Tuesday, July 9, 2013

Dear Brody, 9 months...

Dear Brody,


Ok ok ok , I'm a little late. I swear the days just get away from me anymore. And it's usually hot so we spend our days in the pool. But, I just put you to bed and now I'm relaxing after a stressful day (more on that another time) and I figured I'd grab the iPad and write you your 9 month letter.

Baby boy, I cannot even begin to express how in love I am with you. You are the sweetest baby. You are getting so big now. You were 21 lbs and 28.25 inches at your doctor appointment.  Still around the 50th percentile for everything. Which is quite a change from the off the charts numbers we always got for your sister. I love it because you still look like a baby even though your are hurdling at light speed towards toddlerhood. Daddy wants you to hurry up and get taller.  He thinks you're going to be short, but I doubt it. 

You are different from your sister in every way.  Most notably, you sir, are fearless. You are not in the least cautious. You have already started to try to walk. And you can't wait to do it on your own. You have taken about 7 steps on your own.  

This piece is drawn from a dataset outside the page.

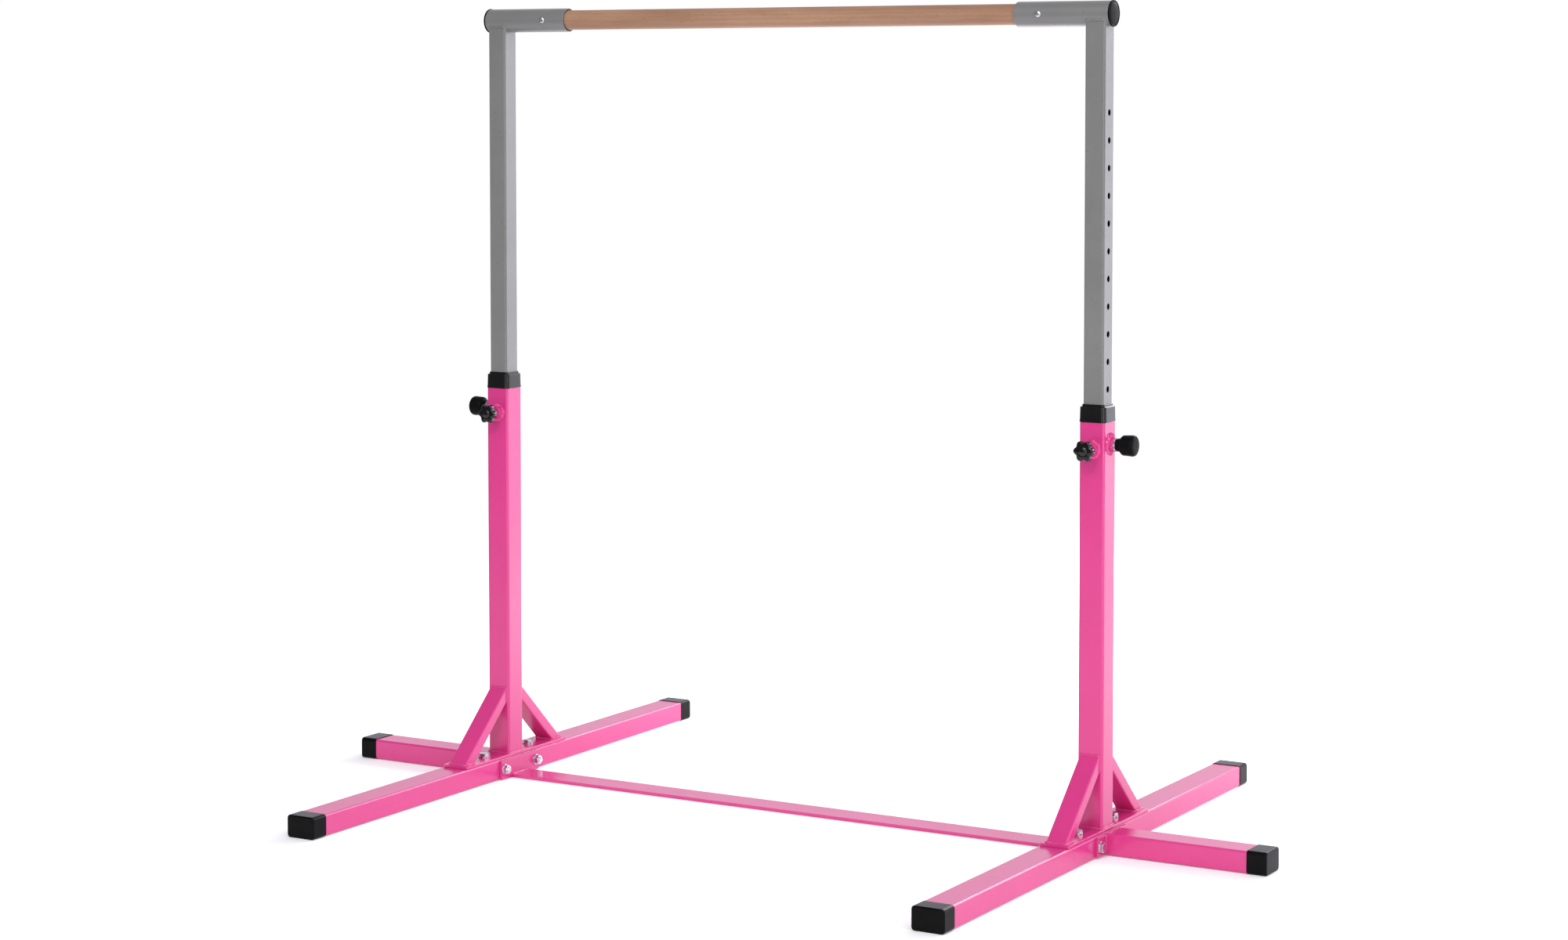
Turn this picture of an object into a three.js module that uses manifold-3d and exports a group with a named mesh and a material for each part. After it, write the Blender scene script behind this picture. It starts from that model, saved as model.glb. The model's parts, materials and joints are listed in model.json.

You started crawling last month and now you are pulling up on everything.  You are also starting to eat table food. You've had ravioli, chicken nuggets, apples, carrots and spaghetti. You were skeptical at first it now you really like it. You LOVE snacks.  Like goldfish, puffs, yogurt melts, and mum-mums.  You have 1 tooth.  It's just starting to pop through. You finally sleep well.  You go to bed at 7pm and sleep until 7am. It's glorious.  

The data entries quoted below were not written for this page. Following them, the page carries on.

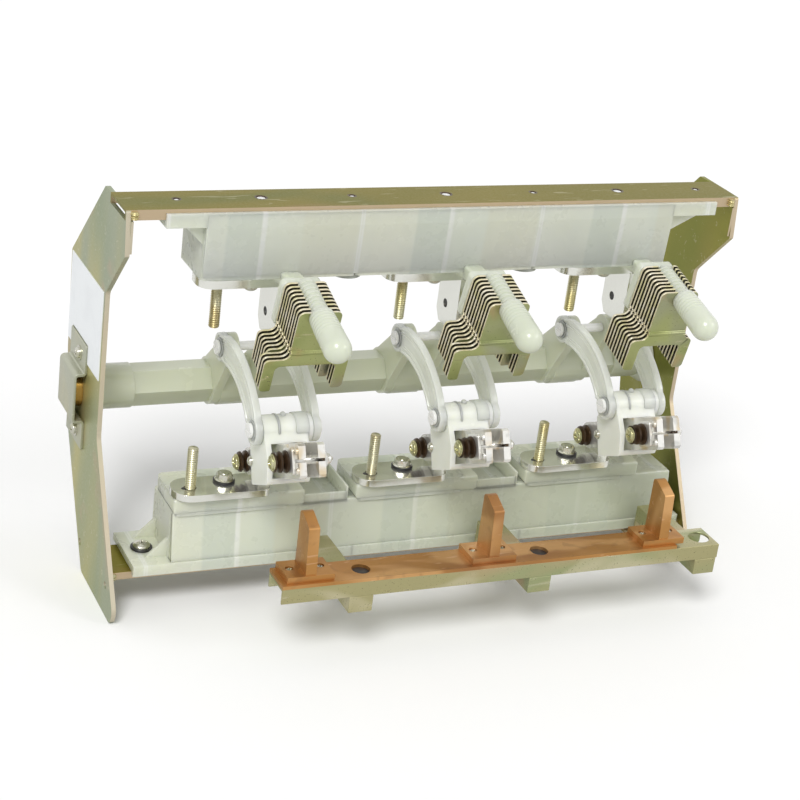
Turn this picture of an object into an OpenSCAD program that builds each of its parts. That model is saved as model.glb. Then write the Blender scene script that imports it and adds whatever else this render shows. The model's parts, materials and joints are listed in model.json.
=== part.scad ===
// Three-position load break switch for a gas-filled tank: the open core, without its tank.
// X runs along the three phases, Y runs from the front to the back, Z is up.
// The origin is on the floor, midway between the side plates.
// The blades stand in the open position; closed is up, earthed is down.

/* [Frame] */
// Width over the two side plates
frame_w = 713; // [700:1:760]
// Height from the floor to the top of the upper beam
frame_h = 449.5; // [440:0.5:470]
// Thickness of a side plate
plate_t = 5; // [3:0.5:6]
// Sheet thickness of the beams
beam_t = 3; // [2:0.5:4]
// Depth of the upper beam, front to back
top_beam_d = 55; // [50:1:60]
// Height of the upper beam
top_beam_h = 11; // [9:0.5:14]
// Front edge of the upper beam
top_beam_y = -9.6; // [-14:0.1:-6]
// Depth of the lower beam, front to back
low_beam_d = 61; // [56:1:66]
// Height of the lower beam
low_beam_h = 9; // [8:0.5:12]
// Front edge of the lower beam
low_beam_y = -20; // [-24:0.5:-16]
// Height of the lower beam's top face
low_beam_z = 46.5; // [42:0.5:50]
// Radius of the holes that fix the side plates in the tank
fixing_r = 4.25; // [3.25:0.25:5.25]

/* [Phases] */
// Distance between the phases
phase_pitch = 210; // [205:1:215]
// Contact plane of the middle phase, from the middle of the frame
phase_x = 26.5; // [20:0.5:30]
// Thickness of a fixed contact fin
fin_t = 12; // [10:0.5:14]
// Sliding clearance on each side of a fin
contact_gap = 0.5; // [0.3:0.1:1]

/* [Insulators] */
// Wall thickness of a moulding
wall = 4; // [3:0.5:5]
// Depth of the upper moulding, front to back
top_ins_d = 72.5; // [66:0.5:78]
// Height of the upper moulding under the beam
top_ins_h = 67; // [62:0.5:72]
// Length of the joined upper mouldings
top_ins_w = 546; // [530:2:560]
// Depth of the lower moulding, front to back
low_ins_d = 65; // [60:0.5:72]
// Front face of the lower moulding
low_ins_y = -12; // [-14:0.5:-8]
// Height of the lower moulding on its beam
low_ins_h = 62; // [58:0.5:66]
// Height of the raised seat under a lower terminal
seat_h = 19; // [15:0.5:24]
// How far a mounting flange reaches past the mouldings
flange_run = 42; // [38:1:50]
// Thickness of a mounting flange
flange_t = 8; // [6:0.5:10]
// How far a flange's lip stands in front of its beam
lip_t = 4; // [3:0.5:6]

/* [Terminals] */
// Radius of a terminal stud
stud_r = 6; // [5:0.5:8]
// Length of an upper stud below its bar
top_stud_l = 49; // [40:1:60]
// Length of a lower stud above its bar
low_stud_l = 47; // [40:1:60]
// Thickness of an upper terminal bar
top_bar_t = 9; // [6:0.5:12]
// Thickness of a lower terminal bar
low_bar_t = 8; // [6:0.5:10]
// Radius of the hole in an upper fin
fin_hole_r = 5; // [3:0.5:6]

/* [Linkage] */
// Height of the blade pivot
pivot_z = 156; // [154:1:160]
// Depth of the blade pivot
pivot_y = 3; // [0:1:6]
// Height of the shaft above the blade pivot
shaft_rise = 44; // [40:1:48]
// Depth of the shaft behind the blade pivot
shaft_back = 118; // [112:1:122]
// Radius of the crank, and of the blade's own arm
crank_r = 84.5; // [80:0.5:88]
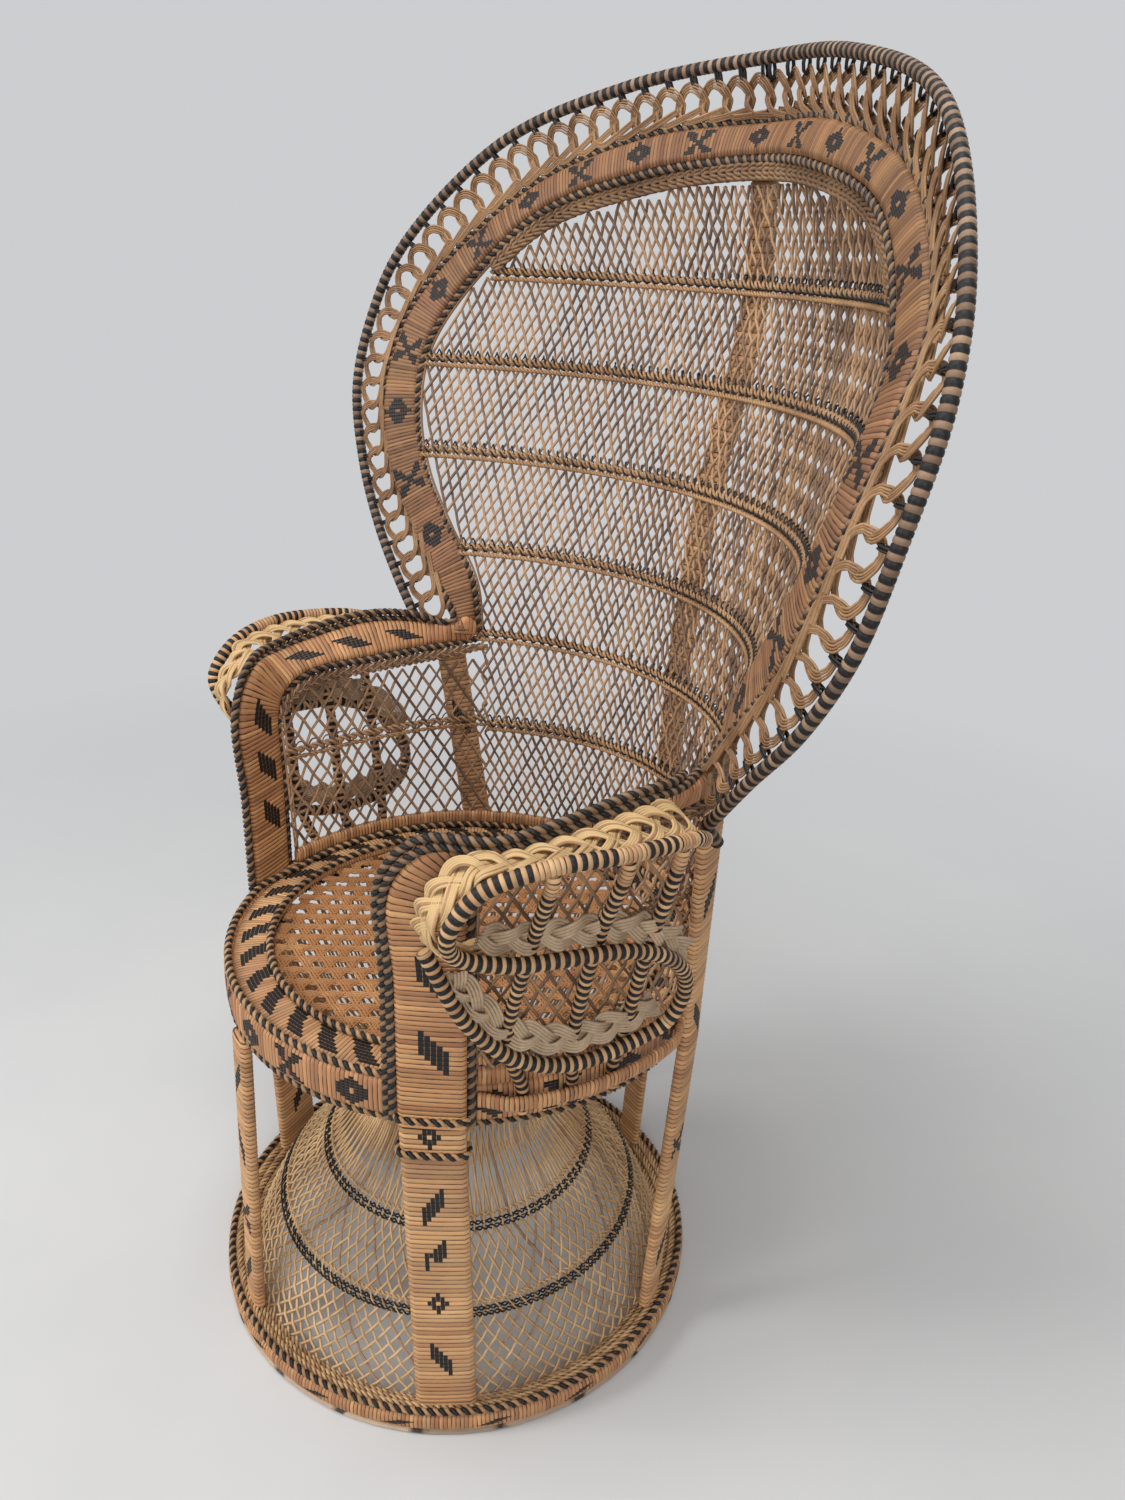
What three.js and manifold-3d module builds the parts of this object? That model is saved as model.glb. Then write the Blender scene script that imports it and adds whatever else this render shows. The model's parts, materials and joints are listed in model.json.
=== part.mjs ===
// A rattan peacock chair, in millimetres: +Z up, and the sitter faces -Y.
// A round base carries six legs and an hourglass skirt of crossed canes; on them stand a round
// woven seat, two arms with scrolls, and a fan-shaped back inside a hoop with a chain of rings.
import * as THREE from "three";
import { mergeVertices } from "three/addons/utils/BufferGeometryUtils.js";
import Module from "manifold-3d";

const wasm = await Module();
wasm.setup();

// Driving dimensions
const hoopTop = 1379; // centre line of the hoop's crown above the floor
const hoopHalfWidth = 483; // centre line of the hoop at its widest
const crownDepth = 352; // crown of the back's outer braid behind the base's centre
const armHeight = 748; // outer braid of the arms above the floor
const seatHeight = 462; // top of the seat's rim
const seatRadius = 277; // outer face of the seat's apron
const seatSetBack = 12; // seat's centre behind the base's centre
const baseRadius = 295; // outer face of the base ring
const clearance = 0.3; // between pieces that touch

// Poles, braids and canes
const poleRadius = 7;
const braidRadius = 4.5;
const caneRadius = 1.5;
const backCanePitch = 76;
const armCanePitch = 60;
const caneSlope = 0.5; // sideways run of a cane for each unit of its rise
const poleSides = 6;
const braidSides = 4;
const caneSides = 3;

// Steps along the long curves
const roundSteps = 24;
const backSteps = 32;
const armSteps = 12;

const fullTurn = 2 * Math.PI;
const quarterTurn = fullTurn / 4;
const legTurn = fullTurn / 6;
const leastSine = 0.4;
const backRise = hoopTop - armHeight;
const hoopOverhang = hoopHalfWidth - seatRadius; // how far the hoop spreads past the seat

const finishes = {
  wrap: new THREE.MeshStandardMaterial({ color: 0xb5804f, roughness: 0.55, metalness: 0 }),
  cane: new THREE.MeshStandardMaterial({ color: 0xa9855c, roughness: 0.6, metalness: 0 }),
  braid: new THREE.MeshStandardMaterial({ color: 0x6b5444, roughness: 0.6, metalness: 0 }),
  stripe: new THREE.MeshStandardMaterial({ color: 0x77604a, roughness: 0.5, metalness: 0 }),
  dark: new THREE.MeshStandardMaterial({ color: 0x2c2622, roughness: 0.6, metalness: 0 }),
  pale: new THREE.MeshStandardMaterial({ color: 0xc9a876, roughness: 0.6, metalness: 0 }),
  seat: new THREE.MeshStandardMaterial({ color: 0x9c6a3c, roughness: 0.6, metalness: 0 }),
};

const chair = new THREE.Group();

function add(name, geometry, material) {
  const mesh = new THREE.Mesh(geometry, material);
  mesh.name = name;
  chair.add(mesh);
}

// A closed geometry whose faces point out, from a list of points and of corners
function closedGeometry(points, corners) {
  const geometry = new THREE.BufferGeometry().setFromPoints(points);
  let sixfoldVolume = 0;
  for (let i = 0; i < corners.length; i += 3) {
    const [a, b, c] = [points[corners[i]], points[corners[i + 1]], points[corners[i + 2]]];
    sixfoldVolume += a.dot(b.clone().cross(c));
  }
  geometry.setIndex(sixfoldVolume < 0 ? corners.slice().reverse() : corners);
  return geometry;
}

// A skin over sections that have the same number of points, closed end to end or with two caps
function loft(sections, closed = false) {
  const count = sections[0].length;
  const rings = sections.length;
  const corners = [];
  for (let i = 0; i < (closed ? rings : rings - 1); i += 1) {
    const a = i * count;
    const b = ((i + 1) % rings) * count;
    for (let j = 0; j < count; j += 1) {
      const k = (j + 1) % count;
      corners.push(a + j, a + k, b + k, a + j, b + k, b + j);
    }
  }
  const end = (rings - 1) * count;
  for (let j = 1; !closed && j < count - 1; j += 1) {
    corners.push(0, j + 1, j, end, end + j, end + j + 1);
  }
  return closedGeometry(sections.flat(), corners);
}

// The direction of a line of points at point i
function directionAt(points, i, closed = false) {
  const n = points.length;
  const before = closed ? points[(i + n - 1) % n] : points[Math.max(i - 1, 0)];
  const after = closed ? points[(i + 1) % n] : points[Math.min(i + 1, n - 1)];
  return after.clone().sub(before).normalize();
}

// The sections of a round stick through a line of points, with one outward direction at each
function stickSections(points, outward, radius, sides, closed = false) {
  return points.map((point, i) => {
    const along = directionAt(points, i, closed);
    const side = along.clone().cross(outward[i]).normalize();
    const out = side.clone().cross(along).normalize();
    return Array.from({ length: sides }, (_, j) => {
      const turn = (j / sides) * fullTurn;
      return point
        .clone()
        .addScaledVector(out, radius * Math.cos(turn))
        .addScaledVector(side, radius * Math.sin(turn));
    });
  });
}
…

You actually tried to say Brenna today. At least that's what we're telling ourselves. You can say da-da too but you won't say it on command yet. You are a total flirt.  You LOVE flirting with the girls. You are such a cutie pie with your big blue eyes and blonde hair.  You're going to be a serious heartbreaker. You still look like a miniature version of your Dad. But you have my blue eyes.  

I love you so much big boy! I wish you would slow down a little bit.  I'm not ready for you to be a toddler. 

Xoxoxox, 
Mommy



These are, of course, getting progressively harder to take



Im telling you, he has the best smile!